Max Audio Channels for Games on PC


I have a few questions regarding the maximum of concurrent audio channels, you can set in the audio section of the project settings.

What is a healthy max number I can allow these days for a game developed for PC? Right now we have it on 32 (default), but since the game is a huge crowded battle game I’d like to increase that number to have more room to play around.

The second question is: Which one is true:
a) A soundcue counts one audio channel towards the maximum, regardless of how many wavefiles played inside this cue at the same time
b) A soundcue counts X audio channels towards the maximum, while X is the number of each wavefile used at the same time inside this cue.

If b) is true: Does a stereo wave counts for two audio channels, while mono counts one?

Thank you in advance for your answer :slight_smile:

You can use “stat soundwaves” to look at the number of sounds which are taking up the voice count. It’s not the greatest debugging tool (it’s in our backlog to create more robust audio profiling tools), but it gives you a ballpark idea of what’s going on.

Unfortunately, when you play a sound cue with a sound mix node, for example, with 2 wave players, it’s not actually “mixing” the sounds together: it’s playing both wave players at the same time and takes up 2 voices.

Stereo sounds count as one voice.

Think of a “voice” as a discrete channel of audio that has various parameters that are applied to it: volume, pitch, position, etc.

Thank you very much. This answers at least my second question :slight_smile:

Oh sorry, for the first question. This is a debated topic in game audio. Personally, I think 32 is sufficient if you use concurrency, mixing, and sound source priority properly. I can see an argument for VR games using more voices to have more articulated sound design (smaller sounds, more sound sources) for the extra presence you have in VR. The problem in game audio engines with using a lot of voices is that the process of mixing sources together technically introduces noise.

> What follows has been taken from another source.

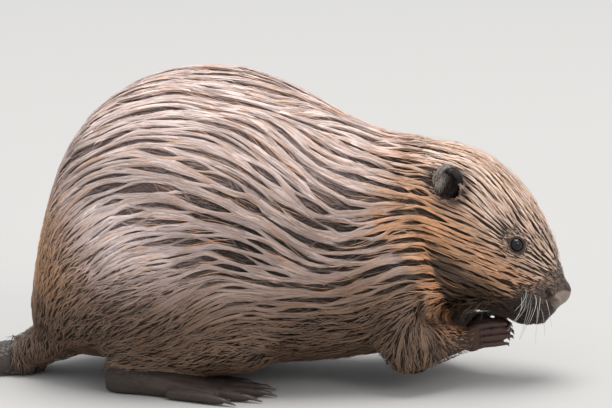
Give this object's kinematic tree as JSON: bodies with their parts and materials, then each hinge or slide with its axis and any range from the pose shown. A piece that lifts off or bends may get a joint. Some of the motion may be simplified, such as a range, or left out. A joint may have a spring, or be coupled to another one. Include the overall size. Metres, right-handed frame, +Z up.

The noise-floor of each source is accumulated. As the number of (decorrelated) sources approaches infinity, the output mixed buffer is going to approach white noise. So, somewhere along the line, having more sources isn’t just a CPU issue, but is a noise-level, mixing, and dynamic range issue. In other words, it’s an aesthetic issue.

“Correlation” just means that the sources aren’t the same so you can ignore the issue of clipping as you add them. If you play, for example, the exact same sample at the exact same time (i.e. they’re correlation is technically 1.0), you’ll add their samples together in pure constructive interference and likely cause digital clipping.

TL;DR – there is no answer to your first question. It’s up to you. :smiley:

Thanks a lot for the explanation and the answer.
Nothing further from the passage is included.